Single by Juicy J, Wiz Khalifa and Ty Dolla $ign featuring Kill the Noise and Madsonik
- Released: July 22, 2014
- Recorded: 2014
- Genre: Hip-hop; electro house; trap;
- Length: 3:26
- Label: Atlantic
- Songwriters: Brian Tyler; Seann Bowe; Tyrone Griffin, Jr.; Jordan Houston; Laura Raia; Jake Stanczak; Cameron Thomaz;
- Producers: Madsonik; Kill the Noise;

Kill the Noise singles chronology
| "Recess" (2014) | "Shell Shocked" (2014) | "Louder" (2015) |

Wiz Khalifa singles chronology
| "Bigroom Blitz" (2014) | "Shell Shocked" (2014) | "You and Your Friends" (2014) |

Juicy J singles chronology
| "Dark Horse" (2014) | "Shell Shocked" (2014) | "Low" (2014) |

Ty Dolla Sign singles chronology
| "Next to It" (2014) | "Shell Shocked" (2014) | "You and Your Friends" (2014) |

Music video
- "Shell Shocked" on YouTube

= Shell Shocked (song) =

2014 music single

"Shell Shocked" is a song by American musicians Juicy J, Wiz Khalifa, and Ty Dolla $ign featuring fellow American musicians Kill the Noise and Madsonik, released on July 22, 2014 for the film Teenage Mutant Ninja Turtles. The song also features vocals from American singer-songwriter Moxie Raia, who was only credited as an artist in the film's credits. The song was written by all artists involved alongside Seann Bowe.

Madsonik (Brian Tyler), who composed the score for the film, was asked to create a song for the film's credits. At first he invited Kill the Noise for an electronic track, and the result had what Madsonik described as "this groove going, and it sounded more like a hip-hop song". Thus they decided to invite some of their favorite rappers, and attracted Juicy J, Wiz Khalifa, and Ty Dolla $ign given they liked the track and were fans of the Ninja Turtles.
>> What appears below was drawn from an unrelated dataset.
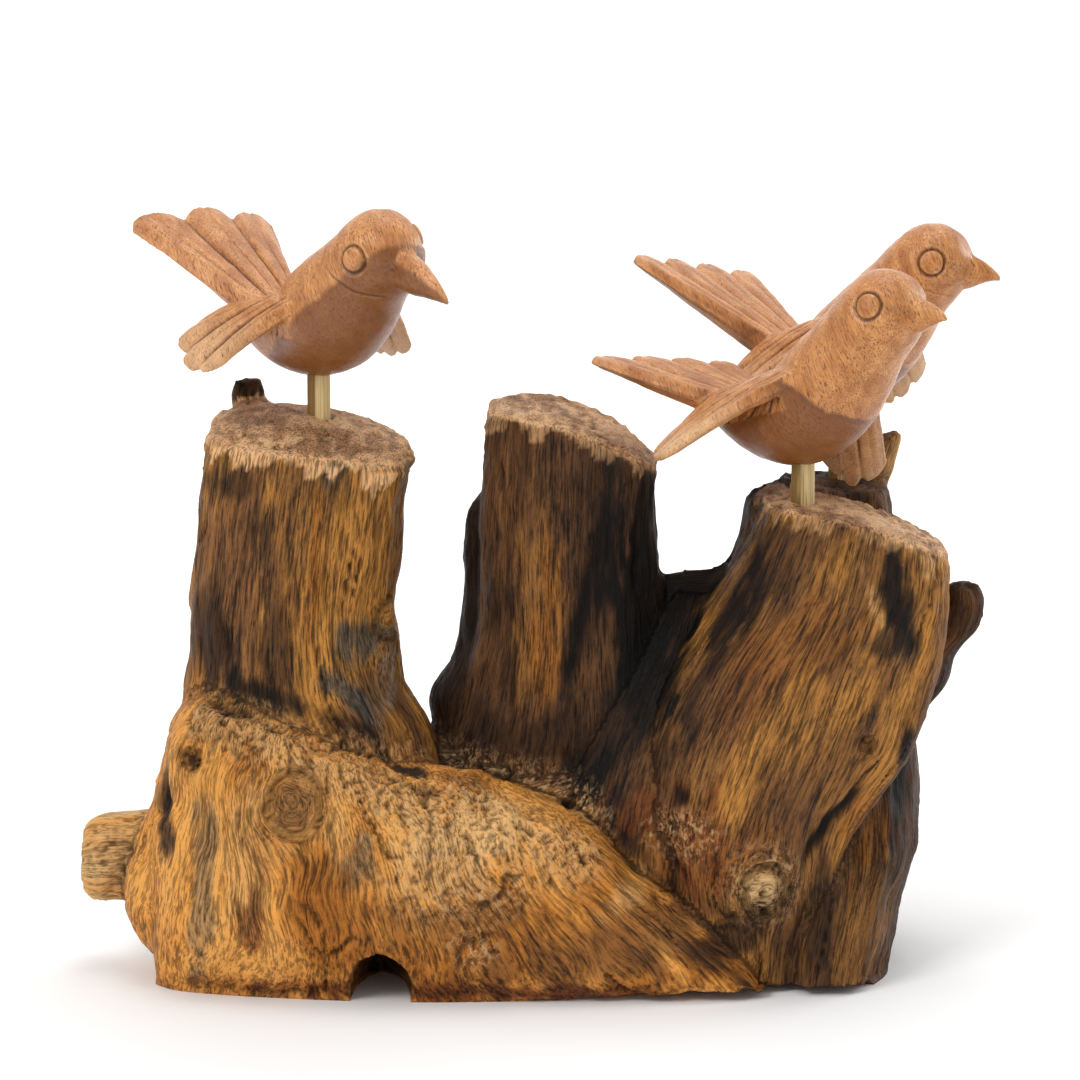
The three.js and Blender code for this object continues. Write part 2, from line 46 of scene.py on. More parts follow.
# The root's limbs. A limb's slices run from its foot to its end as [height, left, right, front, back], or
# for a lying limb as [x, front, back, bottom, top]. slope tips its end face by mm per mm across and deep,
# bow rounds that off, lobes flute its sides as [count, depth, phase, twist], and knots swell it as [height,
# bearing, rise, spread].
LIMBS = {
    "left_trunk": dict(
        slices=[
            [-6, -107, -28, -38, 32], [30, -109, -30, -40, 33],
            [62, -109, -31, -36, 31], [76, -108, -35, -32, 29],
            [90, -106.5, -42, -30, 27], [112, -104.5, -44.5, -28, 26],
            [140, -102.5, -42, -27, 25], [168.5, -99, -38, -26, 24],
        ],
        slope=[-0.13, 0.18],
        bow=[0.0056, 0.0072],
        lobes=[[3, 0.03, 0.4, 0.3], [7, 0.015, 1.2, -0.6]],
        knots=[[104, -20, 4, 8], [84, -60, 3, 9], [116, 175, 2, 9]],
    ),
    "middle_trunk": dict(
        slices=[
            [-6, -30, 46, -15, 40], [40, -32, 48, -16, 40],
            [62, -29, 46, -15, 38], [80, -24, 43, -15, 36],
            [104, -19, 39, -14, 34], [125, -18.5, 37.5, -13, 32],
            [150, -17, 37, -12, 29], [168, -16, 37, -11, 27],
        ],
        slope=[-0.34, 0.14],
        bow=[0.009, 0],
        lobes=[[3, 0.03, 2.2, 0.5], [8, 0.02, 0.4, 1.1]],
    ),
    "middle_foot": dict(
        slices=[
            [40, -32, -6, 2, 28], [58, -31, -6, 3, 28],
            [72, -32, -4, 3, 27], [82, -33, -4, 4, 26],
            [94, -26, -4, 6, 25], [112, -23.5, -6, 8, 24],
            [130, -24, -8, 9, 23], [140, -23, -9, 10, 22],
            [144, -20, -11, 12, 20],
        ],
        slope=[0.3, 0],
        lobes=[[4, 0.05, 0, 0.8]],
    ),
    "saddle": dict(
        slices=[
            [12, -5, 24, 12, 100], [30, -5, 24, 8, 117],
            [44, -6, 26, 6, 120], [54, -6, 27, 6, 121],
            [62, -6, 27, 6, 128], [76, -5, 26, 6, 126],
        ],
        along="x",
        lobes=[[5, 0.03, 0.5, 1.5]],
    ),
    "web": dict(
        slices=[
            [16, 4, 60, -34, 20], [44, 4, 58, -31, 20],
            [60, 8, 58, -28, 20], [75, 14, 60, -22.5, 20],
            [90, 21, 62, -16.5, 20], [104, 29, 64, -9, 20],
            [114, 37, 62, -1, 18],
        ],
        lobes=[[3, 0.03, 0.4, 1.1]],
    ),
    "right_trunk": dict(
        slices=[
            [-6, 40, 84, -36, 24], [20, 34, 88, -38, 26],
            [50, 26, 98, -37, 26], [75, 28, 113, -34, 24],
            [95, 38, 119, -31, 22], [115, 53, 122.5, -29, 18],
            [141, 66, 123, -27, 14],
        ],
        slope=[-0.29, 0.05],
        bow=[0.005, 0.001],
        lobes=[[4, 0.03, 1, 0.7], [9, 0.018, 0, -1.2]],
        knots=[[30, -95, 5, 8]],
    ),
    "right_horn": dict(
        slices=[
            [96, 44, 76, 0, 22], [122, 56, 77, -8, 18],
            [138, 61, 77, -10, 14], [145.5, 62.5, 76, -9, 11],
        ],
        slope=[0.4, 0.2],
        lobes=[[3, 0.05, 0.7, 1]],
    ),
    "back_trunk": dict(
        slices=[
            [-6, 66, 104.5, -39, 54], [14, 68, 107, -37, 56],
            [28, 70, 111.5, -30, 57], [38, 70, 116, -20, 58],
            [60, 70, 116.5, -6, 60], [90, 70, 112, 8, 61],
            [120, 72, 111, 18, 61], [143, 74, 109, 28, 60],
        ],
        slope=[-0.06, 0.08],
        lobes=[[4, 0.035, 0.3, 0.9], [7, 0.02, 2, -1]],
    ),
    "back_splinter": dict(
        slices=[
            [110, 94, 106, 46, 59], [135, 100, 108, 47, 58],
            [156, 107, 113.5, 48, 57],
        ],
        slope=[0.25, 0],
        lobes=[[3, 0.05, 0, 1]],
    ),
    "right_knob": dict(
        slices=[
            [66, 100, 114, 2, 24], [76, 105, 117, 4, 24],
            [83, 110, 123.5, 6, 22], [94, 115, 127.5, 7, 21],
            [100, 119, 133, 7, 20], [109, 121.5, 136, 8, 20],
            [116, 124, 133.5, 10, 18],
        ],
        lobes=[[3, 0.05, 1.3, 1.5]],
    ),
    "left_spur": dict(
        slices=[
            [110, -95, -81, 10, 25], [150, -94, -82.5, 15, 27],
            [177, -93, -83.7, 18, 26],
        ],
        lobes=[[3, 0.06, 0, 1]],
    ),
    "front_root": dict(
        slices=[
            [-115, -30, 0, -6, 62], [-109, -39, 0, -6, 80],
            [-98, -45, 0, -6, 90], [-70, -50, 0, -6, 78],
            [-41, -52, 0, -6, 68], [-12, -51, 0, -6, 62],
            [5, -49, 0, -6, 55], [18, -49, 2, -6, 49],
            [30, -48, 2, -6, 37], [48, -46, 2, -6, 24],
            [64, -44, 2, -6, 8], [70, -43, 2, -6, 1],
        ],
        along="x",
        lobes=[[5, 0.02, 0.8, 3]],
    ),
    "left_buttress": dict(
        slices=[
            [0, -113, -80, -24, 10], [12, -122, -80, -27, 13],
            [22, -126, -80, -28, 14], [38, -123, -80, -28, 14],
            [56, -117, -82, -26, 12], [74, -109, -88, -20, 8],
        ],
        lobes=[[3, 0.04, 0.5, 0.8]],
    ),
    "left_stub": dict(
        slices=[
            [-138.5, -10, 12, 22, 42], [-135, -12, 14, 19, 45.5],
            [-122, -12, 14, 18, 47], [-100, -15, 15, 14, 50],
        ],
        along="x",
        lobes=[[5, 0.03, 0, 0.4]],
    ),
    "back_fill": dict(
        slices=[
            [-84, -6, 34, -6, 60], [-50, -8, 38, -6, 69],
            [-15, -22, 44, -6, 68], [20, -22, 48, -6, 76],
            [50, -22, 50, -6, 84], [92, -22, 48, -6, 60],
        ],
        along="x",
        lobes=[[5, 0.03, 0.4, 4]],
    ),
}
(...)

A music video for the song was released on July 29, 2014; as of January 2025, it has over 216 million views.

==Chart performance==

| Chart (2014) | Peak position |
|---|---|
| Australia (ARIA) | 14 |
| US Billboard Hot 100 | 84 |
| US Hot R&B/Hip-Hop Songs (Billboard) | 26 |
| US Hot Rap Songs (Billboard) | 17 |

==Certifications==

| Region | Certification | Certified units/sales |
| United States (RIAA) | Platinum | 1,000,000^{‡} |
^{‡} Sales+streaming figures based on certification alone.